On the group’s other business segments, a recovery of its regional associates is believed to be on track.

In India, Bharti Airtel expects average revenue per user (ARPU) to revert to a few years ago, at approximately 200 Rupees ($3.92).

In a Monday report, analyst Alvin Chia says Bharti's competitor Reliance Jio Infocomm is unlikely to reduce pricing.

Jio, a new telco backed by Reliance Industries, had been driving down prices since entering the Indian market in 2016. With Jio now having acquired a market share similar to Bharti’s, competition is expected to be more rational following, says Chia.

In Indonesia, Telkomsel expects the local competitive dynamics to improve, with a decrease in legacy services SMS and voice calls expected to be less impactful.

“Regulators have limited five SIM cards per operator instead of three. This will help reduce churn,” says Chia.

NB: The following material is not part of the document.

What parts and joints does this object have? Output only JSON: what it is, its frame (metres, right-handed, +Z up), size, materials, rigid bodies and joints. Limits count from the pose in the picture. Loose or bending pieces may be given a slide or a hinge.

In Thailand, Advanced Info Services (AIS) expects core service revenue to grow mid-single digit underpinned by demand for 4G and handset campaigns.

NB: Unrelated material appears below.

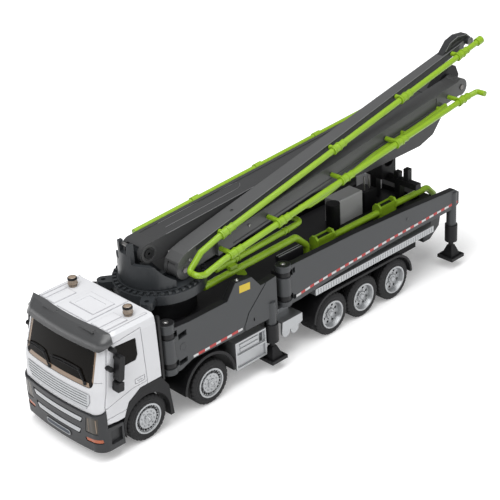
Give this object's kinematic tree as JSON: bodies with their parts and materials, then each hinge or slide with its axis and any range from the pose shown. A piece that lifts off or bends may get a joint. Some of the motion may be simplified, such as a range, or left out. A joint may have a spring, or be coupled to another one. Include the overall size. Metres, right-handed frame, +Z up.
{
  "type": "die-cast model of a truck-mounted concrete pump",
  "caption": "Die-cast model of a five-axle truck with a slewing, folding concrete boom and swing-out outriggers.",
  "frame": {"origin": "middle of the model's length and width, on the floor under the tyres", "axes": "+X forward over the cab, +Y to the truck's left, +Z up"},
  "size_m": [0.3025, 0.072, 0.1329],
  "materials": {
    "tyre": "fine moulded rubber",
    "rim_silver": "bright silver wheel",
    "cab_white": "smooth white paint",
    "panel_grey": "satin dark grey paint",
    "boom_grey": "satin grey paint",
    "frame_black": "matt black moulding",
    "trim_dark": "dark grey moulding",
    "lime_green": "semi-gloss lime green",
    "pin_silver": "bright pins",
    "glass_smoke": "smoked brown glass",
    "lamp_orange": "orange lens",
    "lamp_clear": "clear faceted lens over a silver bowl",
    "dome_smoke": "smoky clear dome",
    "seat_tan": "tan moulding"
  },
  "bodies": {
    "chassis": {"chassis_frame": "frame_black", "deck": "frame_black", "slew_pedestal": "frame_black", "slew_ring": "panel_grey", "cab_shell": "cab_white", "windscreen": "glass_smoke", "door_glass": "glass_smoke", "cab_floor": "frame_black", "seats": "seat_tan", "bumper": "trim_dark", "front_fenders": "frame_black", "second_fenders": "frame_black", "rear_fenders": "frame_black", "side_strips": "rim_silver", "toolboxes": "rim_silver", "boom_rest": "frame_black", "deck_lockers": "panel_grey", "control_box": "frame_black", "deck_pipe": "lime_green", "riser_pipe": "lime_green", "hopper": "panel_grey", "hinge_lugs": "frame_black", "hinge_pins": "pin_silver", "sun_visor": "trim_dark", "mirrors": "frame_black", "beacons": "dome_smoke", "headlamps": "lamp_clear", "indicators": "lamp_orange", "grille": "rim_silver", "side_brackets": "rim_silver"},
    "axle_1": {"tyres_1": "tyre", "rims_1": "rim_silver"},
    "axle_2": {"tyres_2": "tyre", "rims_2": "rim_silver"},
    "axle_3": {"tyres_3": "tyre", "rims_3": "rim_silver"},
    "axle_4": {"tyres_4": "tyre", "rims_4": "rim_silver"},
    "axle_5": {"tyres_5": "tyre", "rims_5": "rim_silver"},
    "turret": {"turret": "panel_grey"},
    "boom_1": {"boom_1_beam": "boom_grey", "boom_1_pin": "frame_black", "boom_1_bracket": "frame_black", "boom_1_pipe": "lime_green", "rear_fold_pin": "pin_silver"},
    "boom_2": {"boom_2_beam": "boom_grey", "boom_2_pipe": "lime_green"},
    "boom_3": {"boom_3_beam": "boom_grey", "front_fold_pin": "pin_silver", "boom_3_pipe": "lime_green", "boom_tip": "frame_black"},
    "front_arm_left": {"front_arm_left": "panel_grey"},
    "rear_beam_left": {"rear_beam_left": "panel_grey"},
    "front_jack_left": {"front_jack_left": "frame_black"},
    "rear_jack_left": {"rear_jack_left": "frame_black"},
    "front_arm_right": {"front_arm_right": "panel_grey"},
    "rear_beam_right": {"rear_beam_right": "panel_grey"},
    "front_jack_right": {"front_jack_right": "frame_black"},
    "rear_jack_right": {"rear_jack_right": "frame_black"}
  },
  "joints": [
    {"name": "axle_1_spin", "type": "hinge", "parent": "chassis", "child": "axle_1", "pos_m": [0.11923, 0, 0.0123], "axis": [0, 1, 0], "continuous": true},
    {"name": "axle_2_spin", "type": "hinge", "parent": "chassis", "child": "axle_2", "pos_m": [0.07743, 0, 0.0123], "axis": [0, 1, 0], "continuous": true},
    {"name": "axle_3_spin", "type": "hinge", "parent": "chassis", "child": "axle_3", "pos_m": [-0.01247, 0, 0.0123], "axis": [0, 1, 0], "continuous": true},
    {"name": "axle_4_spin", "type": "hinge", "parent": "chassis", "child": "axle_4", "pos_m": [-0.03757, 0, 0.0123], "axis": [0, 1, 0], "continuous": true},
    {"name": "axle_5_spin", "type": "hinge", "parent": "chassis", "child": "axle_5", "pos_m": [-0.06367, 0, 0.0123], "axis": [0, 1, 0], "continuous": true},
    {"name": "slew", "type": "hinge", "parent": "chassis", "child": "turret", "pos_m": [0.08023, 0, 0.0672], "axis": [0, 0, 1], "continuous": true},
    {"name": "boom_1_lift", "type": "hinge", "parent": "turret", "child": "boom_1", "pos_m": [0.09033, -0.00125, 0.0833], "axis": [0, 1, 0], "range_deg": [0, 75]},
    {"name": "boom_2_fold", "type": "hinge", "parent": "boom_1", "child": "boom_2", "pos_m": [-0.13827, 0.012, 0.1026], "axis": [0, -1, 0], "range_deg": [0, 165]},
    {"name": "boom_3_fold", "type": "hinge", "parent": "boom_2", "child": "boom_3", "pos_m": [0.07743, 0.012, 0.0726], "axis": [0, 1, 0], "range_deg": [0, 100]},
    {"name": "front_arm_left_swing", "type": "hinge", "parent": "chassis", "child": "front_arm_left", "pos_m": [0.10123, 0.0282, 0.0435], "axis": [0, 0, -1], "range_deg": [0, 75]},
    {"name": "rear_beam_left_swing", "type": "hinge", "parent": "chassis", "child": "rear_beam_left", "pos_m": [0.02123, 0.0282, 0.0448], "axis": [0, 0, -1], "range_deg": [0, 75]},
    {"name": "front_jack_left_slide", "type": "slide", "parent": "front_arm_left", "child": "front_jack_left", "axis": [0, 0, -1], "range_m": [-0.002, 0.005]},
    {"name": "rear_jack_left_slide", "type": "slide", "parent": "rear_beam_left", "child": "rear_jack_left", "axis": [0, 0, -1], "range_m": [-0.002, 0.005]},
    {"name": "front_arm_right_swing", "type": "hinge", "parent": "chassis", "child": "front_arm_right", "pos_m": [0.10123, -0.0282, 0.0435], "axis": [0, 0, 1], "range_deg": [0, 75]},
    {"name": "rear_beam_right_swing", "type": "hinge", "parent": "chassis", "child": "rear_beam_right", "pos_m": [0.02123, -0.0282, 0.0448], "axis": [0, 0, 1], "range_deg": [0, 75]},
    {"name": "front_jack_right_slide", "type": "slide", "parent": "front_arm_right", "child": "front_jack_right", "axis": [0, 0, -1], "range_m": [-0.002, 0.005]},
    {"name": "rear_jack_right_slide", "type": "slide", "parent": "rear_beam_right", "child": "rear_jack_right", "axis": [0, 0, -1], "range_m": [-0.002, 0.005]}
  ]
}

In Australia, Optus added 379,000 post-paid subscribers in FY19 due to a line-up of exclusive content. Management estimated that 20% of customers shift to Optus for its sports content. The subscriber growth is also aided by competitive pricing and heavy capital expenditure on its mobile network. Optus is now regarded as a premium network by Australians.

Over in Singapore, the window of opportunity for newcomer TPG is seen to have narrowed considerably.

“When [TPG’s] license was issued in 2016, there was a huge unaddressed opportunity in the SIM-only segment. Mobile Network operators (MNOs) and Mobile Virtual Network operators (MVNOs) have now closed the gap through recent revisions of their offerings," Chia says.

“The revisions have specifically targeted the SIM-only segment which we expect TPG Telecom (TPG) to contest in,” he adds.

Meanwhile, Chia points out that Singtel has plans to monetise its digital business Amobee within the next three years either through an IPO or private investors. The management has guided for group digital life to narrow its losses and for EBITDA to improve.

"Amobee plans to derive majority of revenues from its scalable programmatic business, drive double-digit top line CAGR over the next three years and leverage on access to data to provide best marketing outcome for its clients," chia says.

As at 12.25pm, shares in Singtel are trading 0.3% down at $3.32, or 1.8 times FY20 book with a dividend yield of 5.3%.